EXERCISE DETAILS: Everything in the listing should be restated word for word.

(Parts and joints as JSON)
Start

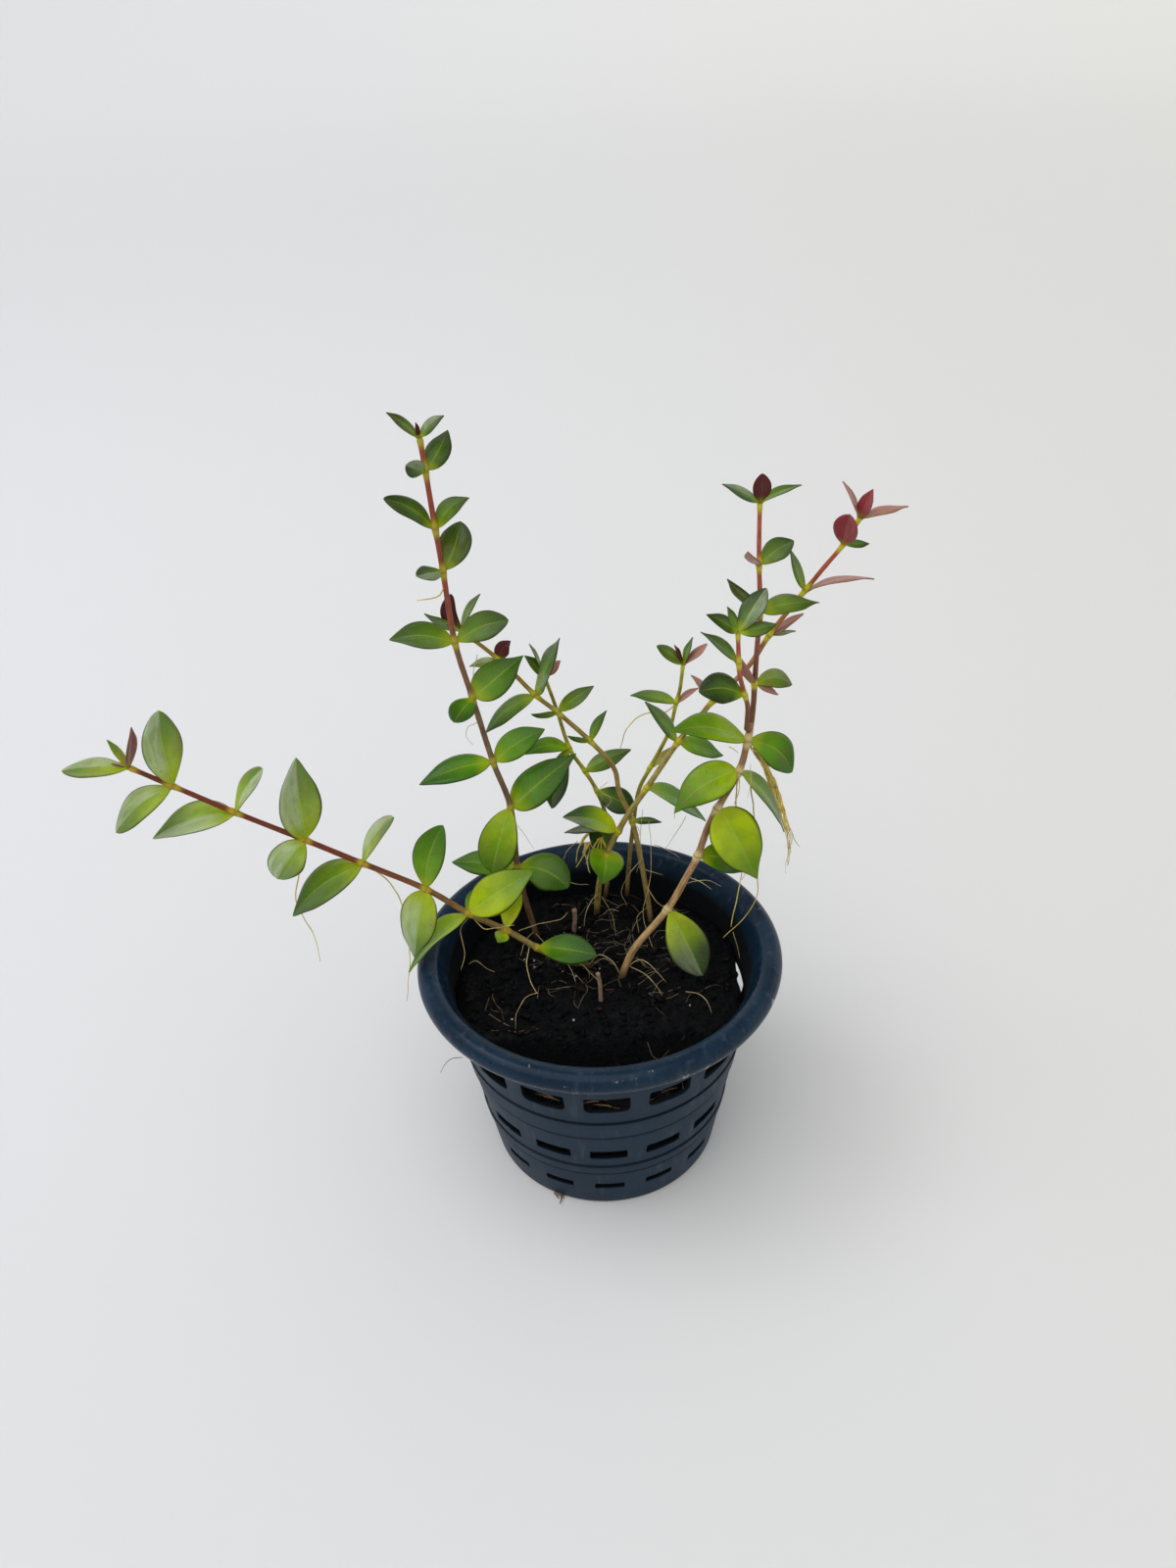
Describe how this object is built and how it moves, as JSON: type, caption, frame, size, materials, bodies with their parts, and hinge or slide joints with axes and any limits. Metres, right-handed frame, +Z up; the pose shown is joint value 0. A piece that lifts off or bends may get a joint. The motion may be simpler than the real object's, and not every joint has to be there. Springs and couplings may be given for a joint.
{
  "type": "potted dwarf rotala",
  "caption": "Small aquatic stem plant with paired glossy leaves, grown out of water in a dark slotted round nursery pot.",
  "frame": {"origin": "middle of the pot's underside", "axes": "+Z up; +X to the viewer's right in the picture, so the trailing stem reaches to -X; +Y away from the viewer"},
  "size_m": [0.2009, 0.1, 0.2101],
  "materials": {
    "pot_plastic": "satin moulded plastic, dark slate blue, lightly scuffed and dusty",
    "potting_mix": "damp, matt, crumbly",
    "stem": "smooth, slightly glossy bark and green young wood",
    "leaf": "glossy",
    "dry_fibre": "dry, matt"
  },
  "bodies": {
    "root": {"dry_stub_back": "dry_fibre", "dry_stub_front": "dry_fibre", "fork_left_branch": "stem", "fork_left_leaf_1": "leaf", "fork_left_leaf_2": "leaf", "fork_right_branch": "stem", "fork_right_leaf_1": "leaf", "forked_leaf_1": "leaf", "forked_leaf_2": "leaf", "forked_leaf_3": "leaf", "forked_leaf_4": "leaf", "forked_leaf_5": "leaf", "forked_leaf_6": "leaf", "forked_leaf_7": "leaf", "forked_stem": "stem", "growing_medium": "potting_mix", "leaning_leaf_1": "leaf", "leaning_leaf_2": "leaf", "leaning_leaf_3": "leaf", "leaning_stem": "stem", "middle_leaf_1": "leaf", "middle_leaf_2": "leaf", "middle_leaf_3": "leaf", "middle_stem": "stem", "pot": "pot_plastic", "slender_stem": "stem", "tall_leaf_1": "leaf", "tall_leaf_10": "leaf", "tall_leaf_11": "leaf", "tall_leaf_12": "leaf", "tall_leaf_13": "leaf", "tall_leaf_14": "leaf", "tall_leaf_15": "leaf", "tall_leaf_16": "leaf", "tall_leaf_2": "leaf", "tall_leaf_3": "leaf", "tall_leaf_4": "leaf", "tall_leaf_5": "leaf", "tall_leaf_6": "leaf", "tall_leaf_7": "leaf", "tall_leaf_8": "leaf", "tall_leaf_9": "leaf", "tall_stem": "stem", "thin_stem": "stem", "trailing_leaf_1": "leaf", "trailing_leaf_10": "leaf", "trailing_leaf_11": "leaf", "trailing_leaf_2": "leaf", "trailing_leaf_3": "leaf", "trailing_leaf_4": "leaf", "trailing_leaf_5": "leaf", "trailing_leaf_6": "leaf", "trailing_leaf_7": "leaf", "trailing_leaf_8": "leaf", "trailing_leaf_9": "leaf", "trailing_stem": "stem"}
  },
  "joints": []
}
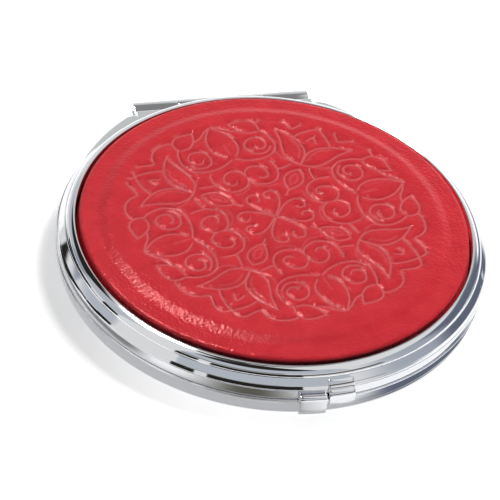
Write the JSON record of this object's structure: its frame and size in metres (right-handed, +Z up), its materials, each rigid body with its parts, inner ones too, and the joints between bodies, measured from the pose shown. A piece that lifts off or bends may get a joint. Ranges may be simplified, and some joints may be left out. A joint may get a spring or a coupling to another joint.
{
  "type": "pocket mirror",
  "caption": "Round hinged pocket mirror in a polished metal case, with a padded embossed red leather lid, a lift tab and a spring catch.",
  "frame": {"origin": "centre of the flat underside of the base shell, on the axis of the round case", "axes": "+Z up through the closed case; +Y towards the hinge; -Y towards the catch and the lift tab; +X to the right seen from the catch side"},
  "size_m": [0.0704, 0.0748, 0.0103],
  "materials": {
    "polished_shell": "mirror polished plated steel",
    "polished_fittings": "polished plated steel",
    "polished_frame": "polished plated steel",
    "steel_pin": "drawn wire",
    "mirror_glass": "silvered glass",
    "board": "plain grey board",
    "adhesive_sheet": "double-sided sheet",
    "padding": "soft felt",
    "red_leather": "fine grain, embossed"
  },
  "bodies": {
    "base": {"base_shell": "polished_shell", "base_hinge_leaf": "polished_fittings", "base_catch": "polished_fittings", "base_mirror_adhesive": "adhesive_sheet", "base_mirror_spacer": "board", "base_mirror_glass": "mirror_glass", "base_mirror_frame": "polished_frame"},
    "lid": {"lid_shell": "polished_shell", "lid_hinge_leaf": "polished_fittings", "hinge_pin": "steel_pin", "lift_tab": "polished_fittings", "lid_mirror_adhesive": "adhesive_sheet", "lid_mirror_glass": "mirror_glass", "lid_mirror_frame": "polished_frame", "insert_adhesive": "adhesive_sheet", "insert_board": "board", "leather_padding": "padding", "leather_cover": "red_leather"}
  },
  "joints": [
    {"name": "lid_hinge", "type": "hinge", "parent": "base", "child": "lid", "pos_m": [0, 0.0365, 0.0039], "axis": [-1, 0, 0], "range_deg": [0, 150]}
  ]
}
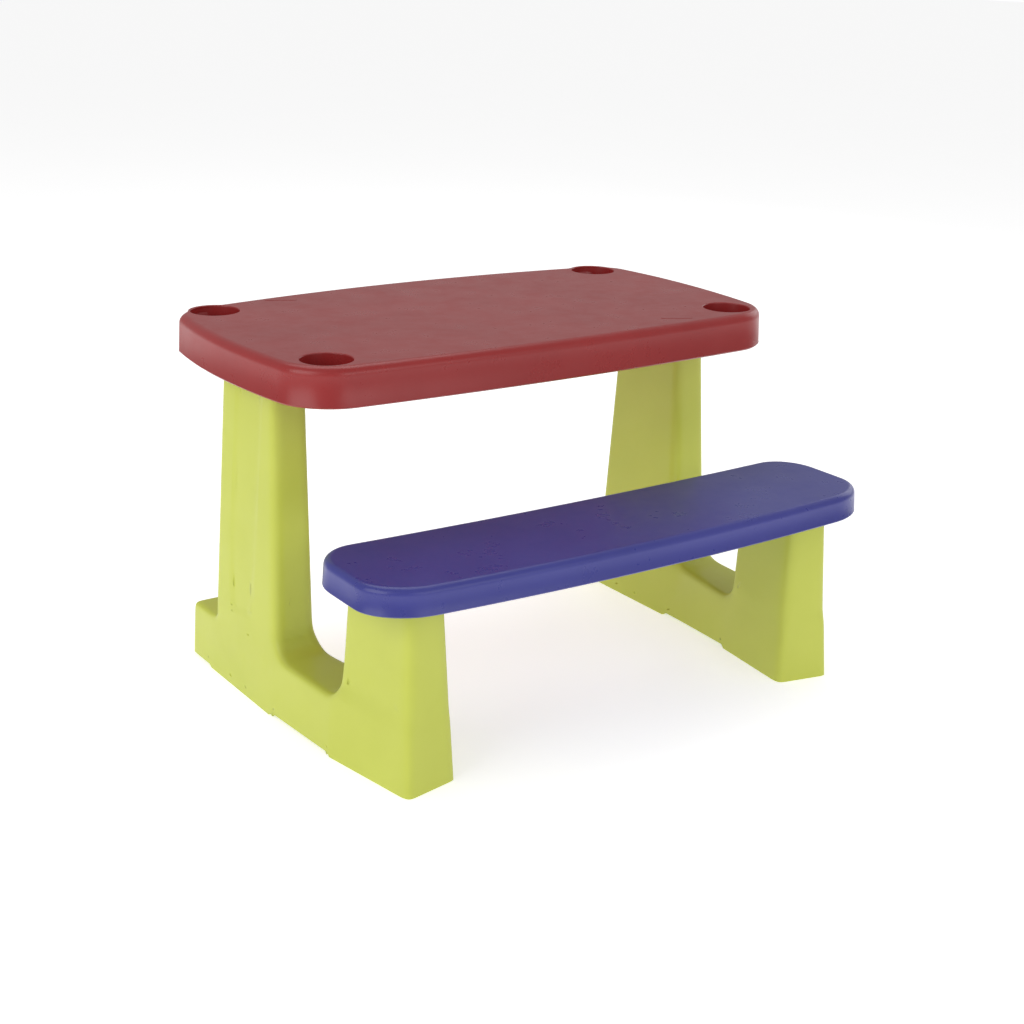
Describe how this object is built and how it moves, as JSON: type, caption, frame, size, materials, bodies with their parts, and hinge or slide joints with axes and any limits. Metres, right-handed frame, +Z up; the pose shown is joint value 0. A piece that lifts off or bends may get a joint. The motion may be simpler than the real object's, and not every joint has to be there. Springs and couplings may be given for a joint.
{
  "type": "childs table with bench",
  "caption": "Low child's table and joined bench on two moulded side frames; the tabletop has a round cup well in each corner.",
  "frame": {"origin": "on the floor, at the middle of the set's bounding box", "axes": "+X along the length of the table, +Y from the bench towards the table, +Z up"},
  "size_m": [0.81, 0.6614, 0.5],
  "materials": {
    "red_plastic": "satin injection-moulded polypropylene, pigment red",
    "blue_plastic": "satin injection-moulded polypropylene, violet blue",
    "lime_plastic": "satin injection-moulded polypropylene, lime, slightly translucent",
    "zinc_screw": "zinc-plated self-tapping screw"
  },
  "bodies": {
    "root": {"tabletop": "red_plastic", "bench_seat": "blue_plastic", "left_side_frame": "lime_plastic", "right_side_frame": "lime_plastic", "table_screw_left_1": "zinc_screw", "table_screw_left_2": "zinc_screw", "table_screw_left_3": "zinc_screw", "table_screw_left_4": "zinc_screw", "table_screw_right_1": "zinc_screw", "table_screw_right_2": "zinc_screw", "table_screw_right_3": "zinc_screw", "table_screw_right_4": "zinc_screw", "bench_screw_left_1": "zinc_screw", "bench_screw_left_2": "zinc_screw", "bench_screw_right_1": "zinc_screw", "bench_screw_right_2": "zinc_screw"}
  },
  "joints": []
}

End

RESPONSE:
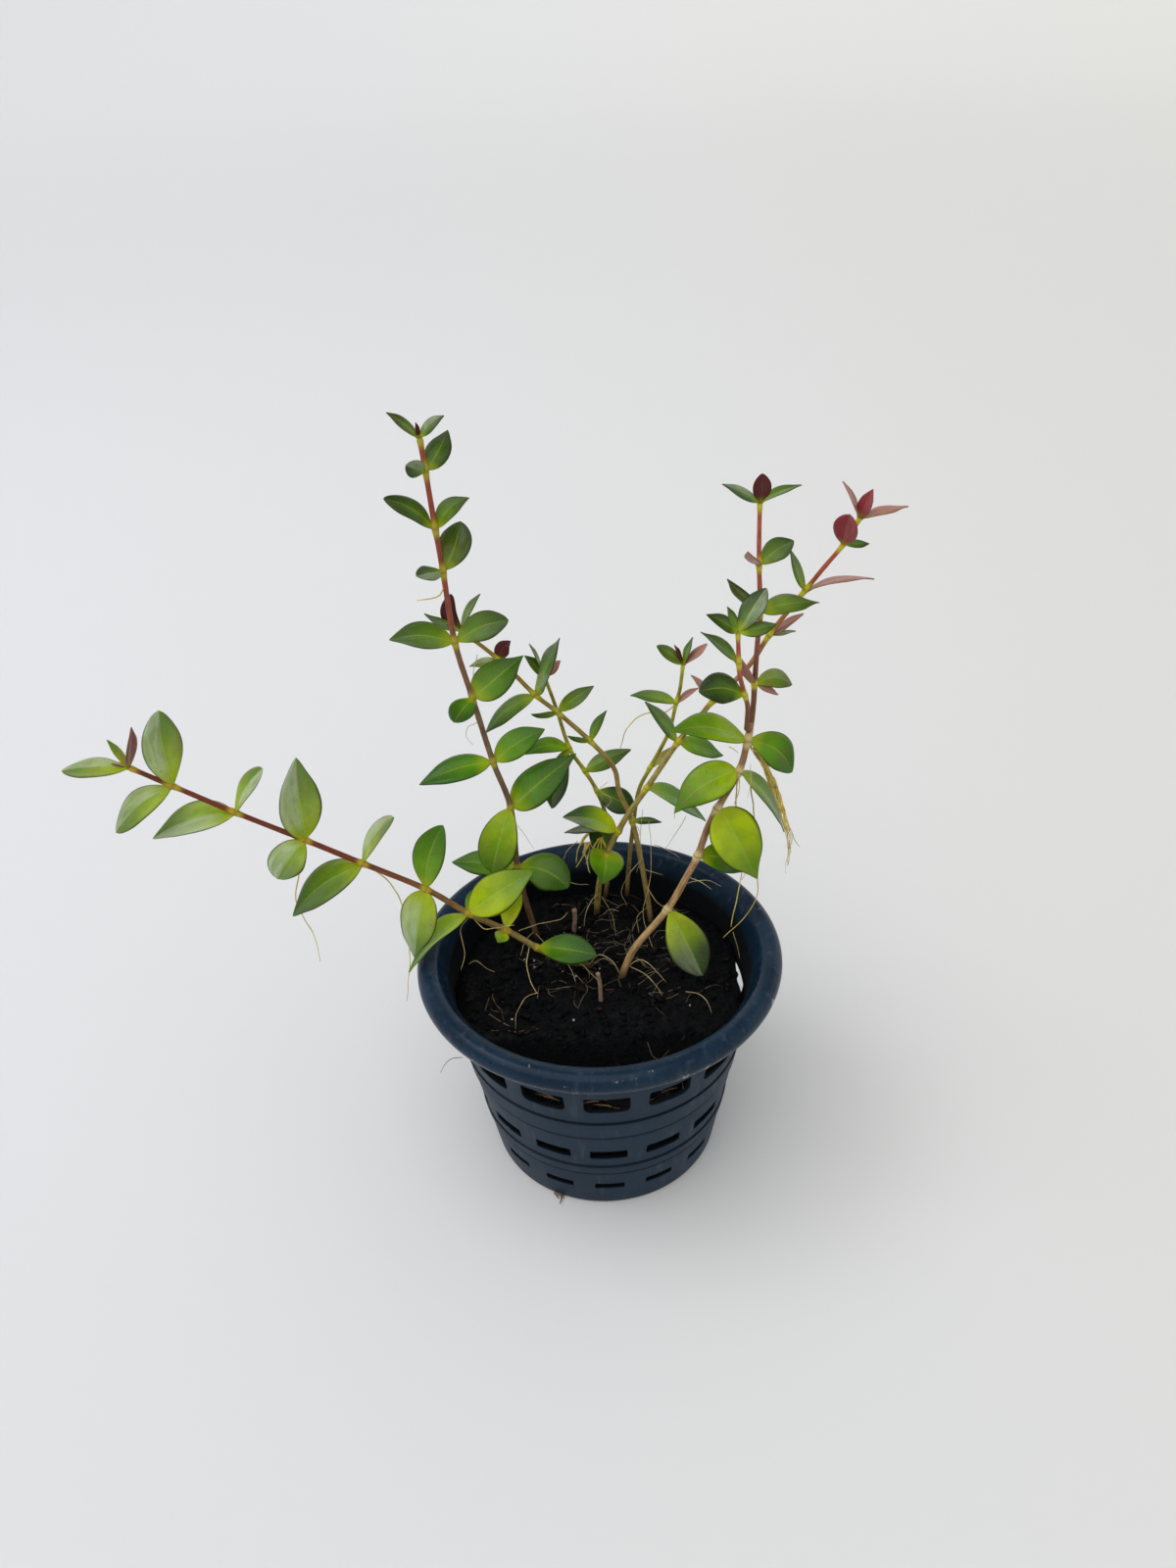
Describe how this object is built and how it moves, as JSON: type, caption, frame, size, materials, bodies with their parts, and hinge or slide joints with axes and any limits. Metres, right-handed frame, +Z up; the pose shown is joint value 0. A piece that lifts off or bends may get a joint. The motion may be simpler than the real object's, and not every joint has to be there. Springs and couplings may be given for a joint.
{
  "type": "potted dwarf rotala",
  "caption": "Small aquatic stem plant with paired glossy leaves, grown out of water in a dark slotted round nursery pot.",
  "frame": {"origin": "middle of the pot's underside", "axes": "+Z up; +X to the viewer's right in the picture, so the trailing stem reaches to -X; +Y away from the viewer"},
  "size_m": [0.2009, 0.1, 0.2101],
  "materials": {
    "pot_plastic": "satin moulded plastic, dark slate blue, lightly scuffed and dusty",
    "potting_mix": "damp, matt, crumbly",
    "stem": "smooth, slightly glossy bark and green young wood",
    "leaf": "glossy",
    "dry_fibre": "dry, matt"
  },
  "bodies": {
    "root": {"dry_stub_back": "dry_fibre", "dry_stub_front": "dry_fibre", "fork_left_branch": "stem", "fork_left_leaf_1": "leaf", "fork_left_leaf_2": "leaf", "fork_right_branch": "stem", "fork_right_leaf_1": "leaf", "forked_leaf_1": "leaf", "forked_leaf_2": "leaf", "forked_leaf_3": "leaf", "forked_leaf_4": "leaf", "forked_leaf_5": "leaf", "forked_leaf_6": "leaf", "forked_leaf_7": "leaf", "forked_stem": "stem", "growing_medium": "potting_mix", "leaning_leaf_1": "leaf", "leaning_leaf_2": "leaf", "leaning_leaf_3": "leaf", "leaning_stem": "stem", "middle_leaf_1": "leaf", "middle_leaf_2": "leaf", "middle_leaf_3": "leaf", "middle_stem": "stem", "pot": "pot_plastic", "slender_stem": "stem", "tall_leaf_1": "leaf", "tall_leaf_10": "leaf", "tall_leaf_11": "leaf", "tall_leaf_12": "leaf", "tall_leaf_13": "leaf", "tall_leaf_14": "leaf", "tall_leaf_15": "leaf", "tall_leaf_16": "leaf", "tall_leaf_2": "leaf", "tall_leaf_3": "leaf", "tall_leaf_4": "leaf", "tall_leaf_5": "leaf", "tall_leaf_6": "leaf", "tall_leaf_7": "leaf", "tall_leaf_8": "leaf", "tall_leaf_9": "leaf", "tall_stem": "stem", "thin_stem": "stem", "trailing_leaf_1": "leaf", "trailing_leaf_10": "leaf", "trailing_leaf_11": "leaf", "trailing_leaf_2": "leaf", "trailing_leaf_3": "leaf", "trailing_leaf_4": "leaf", "trailing_leaf_5": "leaf", "trailing_leaf_6": "leaf", "trailing_leaf_7": "leaf", "trailing_leaf_8": "leaf", "trailing_leaf_9": "leaf", "trailing_stem": "stem"}
  },
  "joints": []
}
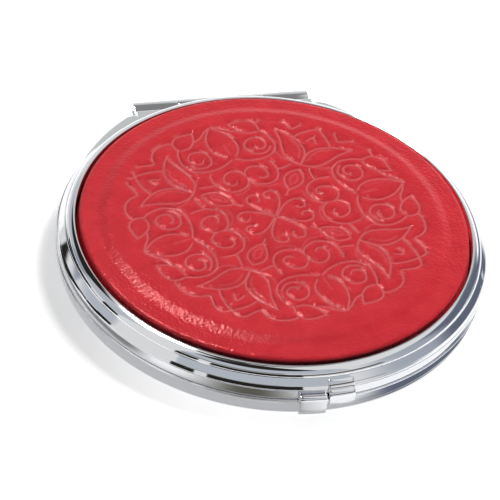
Write the JSON record of this object's structure: its frame and size in metres (right-handed, +Z up), its materials, each rigid body with its parts, inner ones too, and the joints between bodies, measured from the pose shown. A piece that lifts off or bends may get a joint. Ranges may be simplified, and some joints may be left out. A joint may get a spring or a coupling to another joint.
{
  "type": "pocket mirror",
  "caption": "Round hinged pocket mirror in a polished metal case, with a padded embossed red leather lid, a lift tab and a spring catch.",
  "frame": {"origin": "centre of the flat underside of the base shell, on the axis of the round case", "axes": "+Z up through the closed case; +Y towards the hinge; -Y towards the catch and the lift tab; +X to the right seen from the catch side"},
  "size_m": [0.0704, 0.0748, 0.0103],
  "materials": {
    "polished_shell": "mirror polished plated steel",
    "polished_fittings": "polished plated steel",
    "polished_frame": "polished plated steel",
    "steel_pin": "drawn wire",
    "mirror_glass": "silvered glass",
    "board": "plain grey board",
    "adhesive_sheet": "double-sided sheet",
    "padding": "soft felt",
    "red_leather": "fine grain, embossed"
  },
  "bodies": {
    "base": {"base_shell": "polished_shell", "base_hinge_leaf": "polished_fittings", "base_catch": "polished_fittings", "base_mirror_adhesive": "adhesive_sheet", "base_mirror_spacer": "board", "base_mirror_glass": "mirror_glass", "base_mirror_frame": "polished_frame"},
    "lid": {"lid_shell": "polished_shell", "lid_hinge_leaf": "polished_fittings", "hinge_pin": "steel_pin", "lift_tab": "polished_fittings", "lid_mirror_adhesive": "adhesive_sheet", "lid_mirror_glass": "mirror_glass", "lid_mirror_frame": "polished_frame", "insert_adhesive": "adhesive_sheet", "insert_board": "board", "leather_padding": "padding", "leather_cover": "red_leather"}
  },
  "joints": [
    {"name": "lid_hinge", "type": "hinge", "parent": "base", "child": "lid", "pos_m": [0, 0.0365, 0.0039], "axis": [-1, 0, 0], "range_deg": [0, 150]}
  ]
}
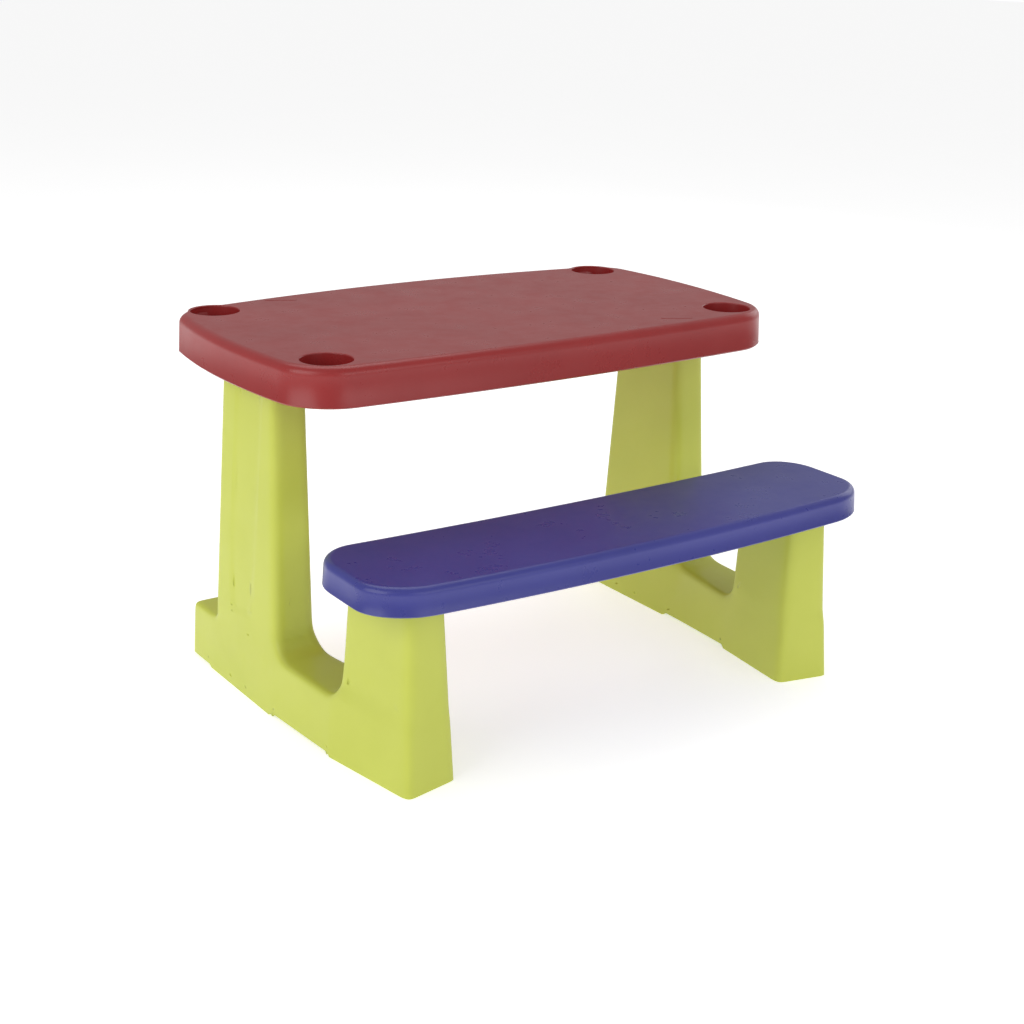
Describe how this object is built and how it moves, as JSON: type, caption, frame, size, materials, bodies with their parts, and hinge or slide joints with axes and any limits. Metres, right-handed frame, +Z up; the pose shown is joint value 0. A piece that lifts off or bends may get a joint. The motion may be simpler than the real object's, and not every joint has to be there. Springs and couplings may be given for a joint.
{
  "type": "childs table with bench",
  "caption": "Low child's table and joined bench on two moulded side frames; the tabletop has a round cup well in each corner.",
  "frame": {"origin": "on the floor, at the middle of the set's bounding box", "axes": "+X along the length of the table, +Y from the bench towards the table, +Z up"},
  "size_m": [0.81, 0.6614, 0.5],
  "materials": {
    "red_plastic": "satin injection-moulded polypropylene, pigment red",
    "blue_plastic": "satin injection-moulded polypropylene, violet blue",
    "lime_plastic": "satin injection-moulded polypropylene, lime, slightly translucent",
    "zinc_screw": "zinc-plated self-tapping screw"
  },
  "bodies": {
    "root": {"tabletop": "red_plastic", "bench_seat": "blue_plastic", "left_side_frame": "lime_plastic", "right_side_frame": "lime_plastic", "table_screw_left_1": "zinc_screw", "table_screw_left_2": "zinc_screw", "table_screw_left_3": "zinc_screw", "table_screw_left_4": "zinc_screw", "table_screw_right_1": "zinc_screw", "table_screw_right_2": "zinc_screw", "table_screw_right_3": "zinc_screw", "table_screw_right_4": "zinc_screw", "bench_screw_left_1": "zinc_screw", "bench_screw_left_2": "zinc_screw", "bench_screw_right_1": "zinc_screw", "bench_screw_right_2": "zinc_screw"}
  },
  "joints": []
}